In sixth grade, I went through a phase where I was a little pudgy and my breasts hadn’t developed yet. Of course, that summer we were invited to his Bar Mitzvah, and my mom was just dying to go. For the ceremony, he wore a dashingly handsome suit with a rose in his pocket, and I felt that familiar longing of wanting to have sex with someone for the first time. But I knew he thought I was a goody two-shoes and too serious.
Every summer when we’d leave, I would get the same disappointed feeling after he didn’t kiss me. The welling of bitter agony in your soul when your true love doesn’t realize he’s the one for you really dampens your school vacation. As the years passed, my youthful infatuation for him subsided a little as I started dating other boys. My feelings for them never matched my feelings for him, but I was surely not going to miss out on new experiences for some boy in a different state.
Years passed, and suddenly I was 17. I had just gotten back from a solo trip to Colorado in July, where I worked for a month at a family owned movie theater. There was nothing anyone could do to make me lose the feeling of being a brand new woman ready to take on her senior year of high school.
Until my mom told me we were going to visit him and his family at their lake house in New York before the summer was through. What would he look like? What would it be like to see him again? Will he think I’m attractive, funny, and sweet? These thoughts nibbled away at the self-confidence I had slowly built for myself, but I was determined to go anyway. I loved his family, so even if nothing happened between us, I still wanted to be there.
I had lost my virginity during my month away, so I was prepared for anything. The whole drive down, I couldn’t stop replaying alternate futuristic scenarios in my head about what may happen between us. When we finally turned onto the thin gravelly driveway to the lakeside cottage, I remember feelings of eager anticipation flooding my body.
We parked, and as we got out, his mom, grandma, and grandpa all rushed over to give us welcome hugs. I looked over towards the door to the house, and there he was, coming out of the front door looking like an ad for men’s cologne. All of the feelings that lay dormant for a couple of years came rushing back.
I wish I could say what happened next was a fairy tale. If it were, I hope it would go something like this:
He looked at me, with the lake sprawling behind us and the sun setting the trees, like it was the first time he was really seeing me. I whispered to him how good it was to see him again, and in that instant, something changed. He pulled me close and told me how there was no place he’d rather be.

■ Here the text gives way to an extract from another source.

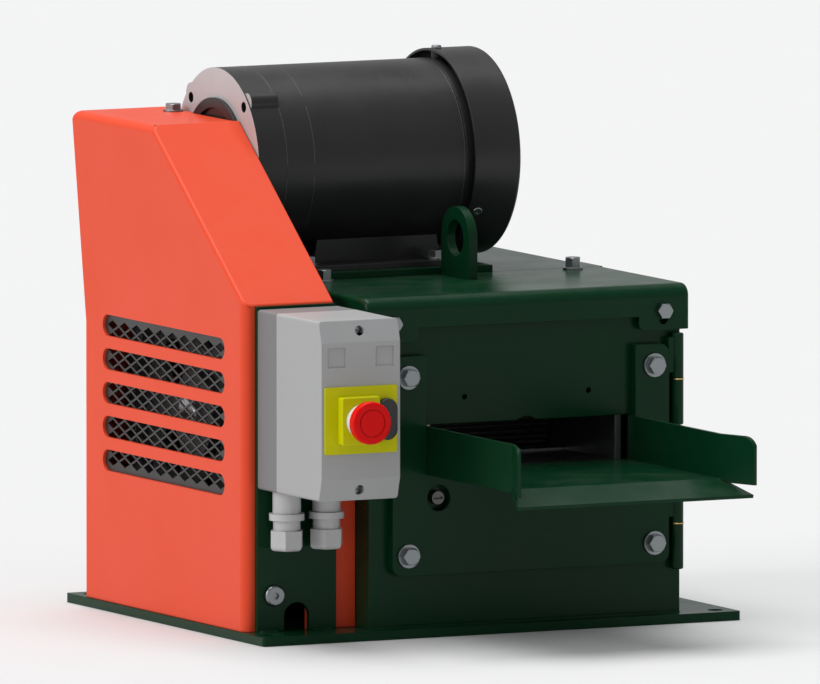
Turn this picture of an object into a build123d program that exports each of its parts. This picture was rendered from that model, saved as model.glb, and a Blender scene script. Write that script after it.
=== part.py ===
from build123d import *
from math import acos, atan2, cos, degrees, hypot, radians, sin, sqrt, tan
import os

# Motor-driven drum chopper for the bench: a fluted drum with three knives turns behind a feed slot.
# Frame: +X to the drum's closed end, +Y to the back, +Z up, origin at the centre of the base
# plate's underside. The belt guard is on the -X side and the feed tray points to -Y. Millimetres.

LOW_ALIGN = (Align.CENTER, Align.CENTER, Align.MIN)
HIGH_ALIGN = (Align.CENTER, Align.CENTER, Align.MAX)

# ---------------------------------------------------------------- driving dimensions
# fits
bolt_clearance = 0.3  # radial, shank in hole
seat_gap = 0.2  # between neighbouring pieces that only meet
running_gap = 0.08  # radial, shaft in bearing
door_gap = 0.3  # door plate off the front wall

# base plate
base_left_reach = 111.0  # beyond the housing's left wall, under the belt guard
base_right_reach = 53.0
base_end_reach = 16.0  # beyond the front and back walls
base_thickness = 8.0
base_corner = 3.0
base_hole_inset = 17.0
base_hole_r = 7.0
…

But in real life, it went something like this:
Once we all went inside, he and his mom began a game of chess while my mom caught up with his grandma as she prepped for dinner. My sister and I watched as enthusiastic moral supporters, chiming occasionally in unison, ”Good move!” After a delicious farm-to-table dinner, everyone except him and I decided to go for a walk around the lake. I snuck upstairs under the guise of finding printer paper. As I searched in vain in the computer room, he called from the room next store to see what I was up to. He came to assist in my search, but eventually led me back to his room where he offered me a puff of an early version of the Juul before proceeding to kiss me. I had waited for this moment for so long! I felt the connection and was riding high on the oxytocin until his mom called us down for dessert.
We played footsie under the table while we all ate ice cream and chatted about politics. Once our bowls were empty, we snuck off to finally have that sex I had been waiting years for. Everything was going great until I got my period. He and I both didn’t know what to do. I felt so ashamed and dirty. He just looked confused. Regardless, the sex was officially over. He told me he would put the sheets in the laundry that next morning, and if anyone asked, he got a nosebleed. I was mortified. I hurried off to bed and when I woke up the next morning, he and his mom had already left.
Looking back at it now, I have learned some very valuable lessons.
1. Never let anyone make you feel like your body isn’t beautiful in all that it does.
2. Young love is powerful, but it is based on a feeling. Feelings don’t foster a relationship alone.
3. Sometimes the fantasy of love seems better than reality, but that usually means it is a fantasy for a reason.
4. Life does give you what you want, but usually in ways you don’t expect to teach you important lessons.
5. Make sure to be gentle with yourself while you are having your first sexual experiences. They may not go exactly as you wanted them to, and that is okay. There is nothing wrong with that.
It’s okay that love isn’t like a movie. Overcoming that belief has made me realize just how beautiful real love can be.